MIDDLE- and low-ranking police officers are often put in a serious dilemma when their superiors order them to “neutralize” an individual, or to conduct a “special ops,” meaning to kill a particular person.
Languishing in jail now are a former chief of police and two policemen in a city in Quezon province. The cops had been convicted of killing a local official’s son on orders of the chief of police. Local narratives from people familiar with the incident said the chief threatened his subordinates that they would be killed if they did not follow his downright illegal orders. The three are now serving time in prison, as the judicial system sometimes proves that it works well.
It is pitiful that this incident isn’t an isolated case in the Philippine National Police (PNP), whether all the PNP chiefs from Panfilo Lacson to Ronald dela Rosa to Rommel Francisco Marbil admit it or not. Human lives, especially those of individuals not in step with a current political dispensation, are seemingly dispensable.
‘… these incidents of high PNP officials ordering their subordinate to commit murder for whatever purpose are collectively a gnawing rot in the organization that must be exorcised.’
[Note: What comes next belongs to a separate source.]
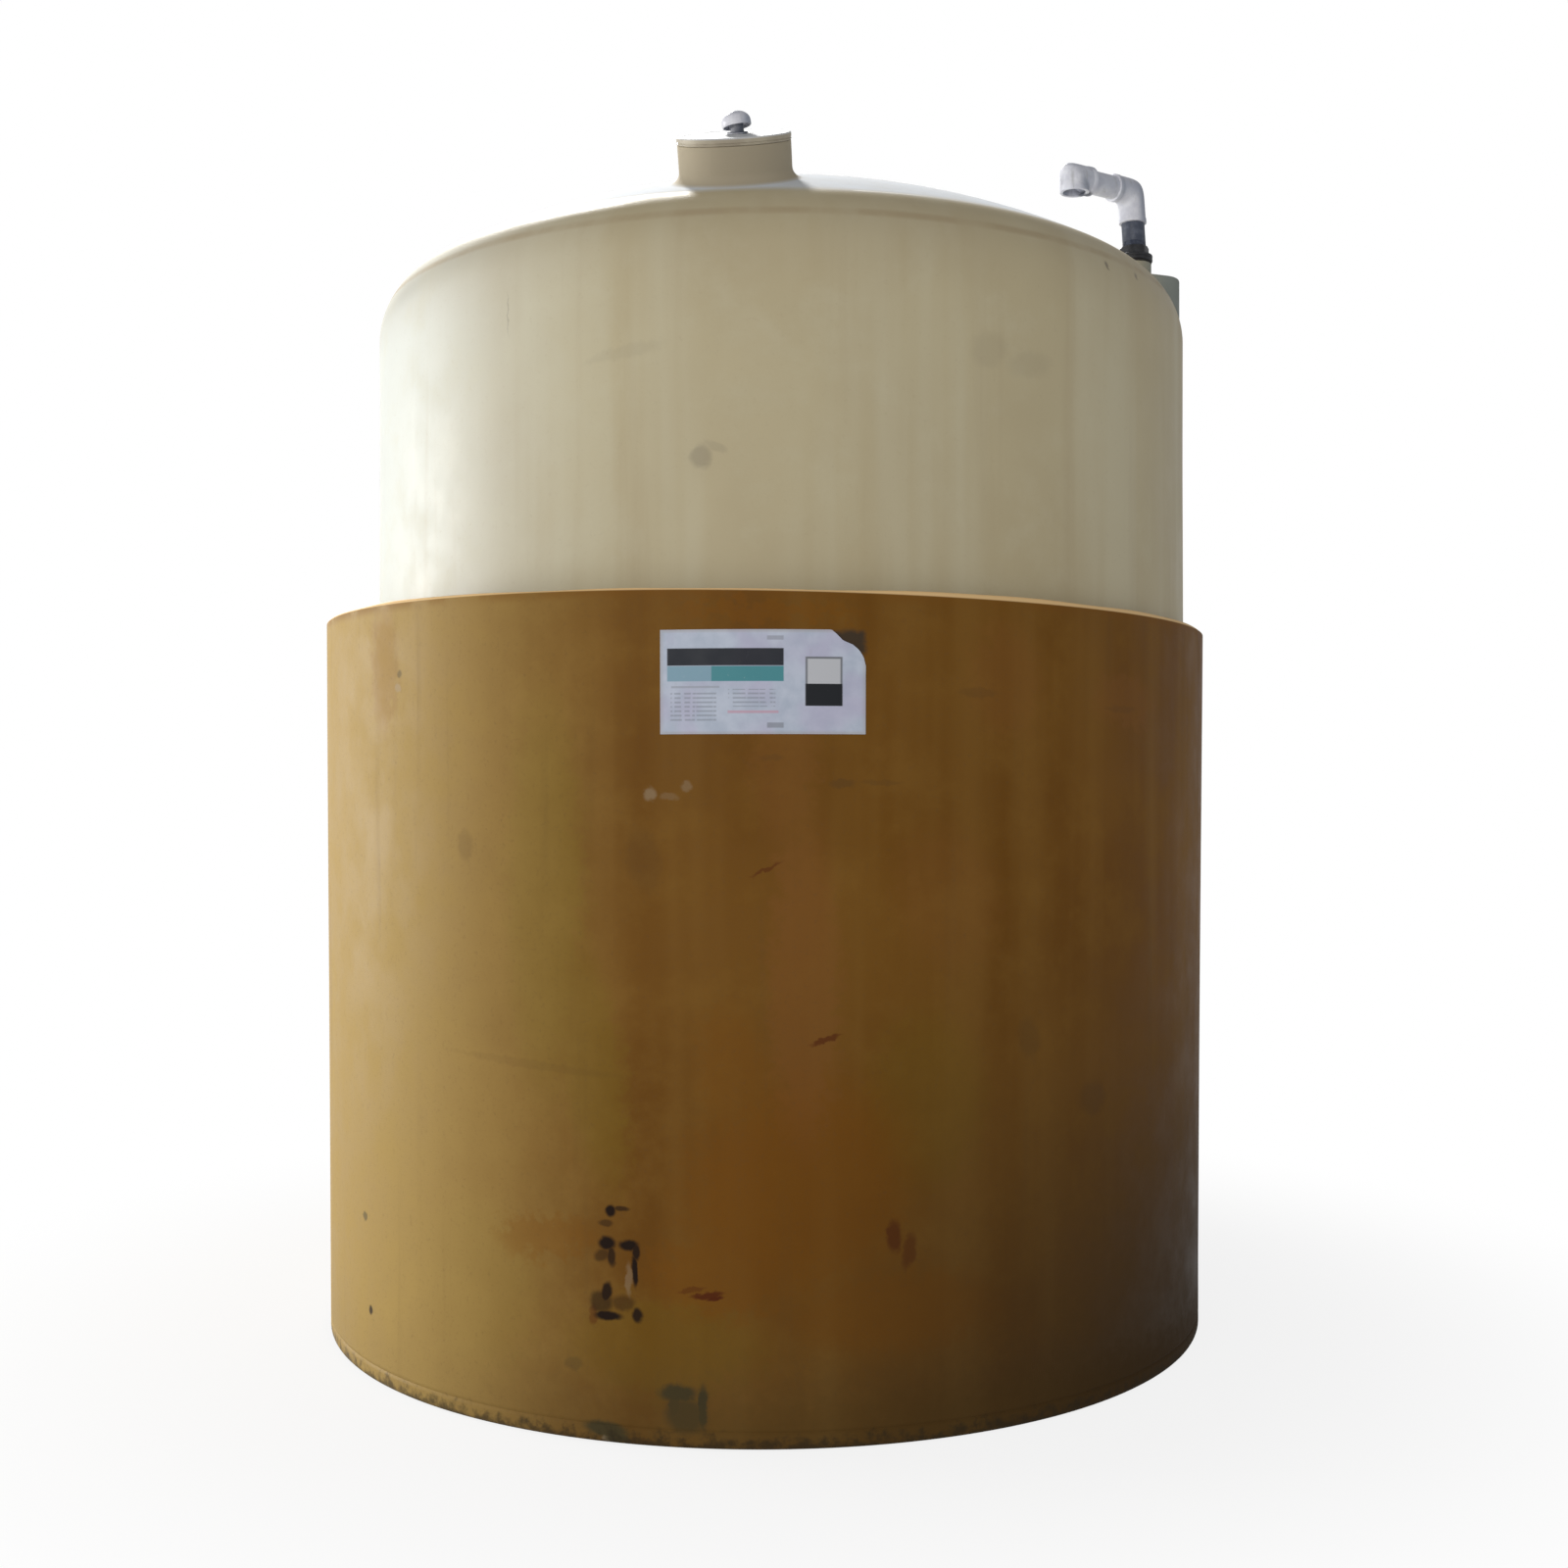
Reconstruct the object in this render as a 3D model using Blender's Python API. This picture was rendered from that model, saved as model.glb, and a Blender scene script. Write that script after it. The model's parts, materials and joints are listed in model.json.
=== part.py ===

It is too early to judge who among the two sides in the 2020 murder of PCSO board secretary Wesley Barayuga, also a former police general, is telling the truth, but now that a testimony-confession before the House quad committee by a key participant has been made, it is up to our law enforcement authorities, prosecutors, and the courts to step in.
Lt. Col. Santi Mendoza of the PNP Drug Enforcement Group, at a House committee probe last week on extrajudicial killings under the Duterte administration, alleged that National Police Commission member Edilberto Leonardo and former PCSO general manager Royina Garma, both retired police colonels, were the brains behind Barayuga’s murder. Barayuga was a member of the PMA Class 1983, the same class of National Security Adviser Eduardo Año, who then offered a P1 million reward for information leading to the solution of the Barayuga assassination.
Mendoza told the House committee that he was ordered to arrange the murder of Barayuga allegedly by Garma and Leonardo for P300,000.
In the same hearing, Garma and Leonardo denied the accusation but it did not deter PNP chief General Marbil to order the reopening of the murder case. He tasked newly appointed PNP Criminal Investigation and Detection Group (CIDG) chief Brig. Gen. Nicolas Torres III, fresh from his exploits at the Kingdom of Jesus Christ compound in Davao, to lead the investigation and probable filing of charges against those involved.
Marbil promised that the CIDG will reevaluate all evidence in light of the new testimony and work closely with other relevant agencies to ensure that the process is thorough, impartial and transparent.
“We are committed to uncovering the truth, regardless of the position or power of those involved. The public can rest assured that we will hold those responsible accountable,” Marbil said.
While it is reassuring that the PNP will be acting with fairness and dispatch so that the legal process will take its course, these incidents of high PNP officials ordering their subordinate to commit murder for whatever purpose are collectively a gnawing rot in the organization that must be exorcised.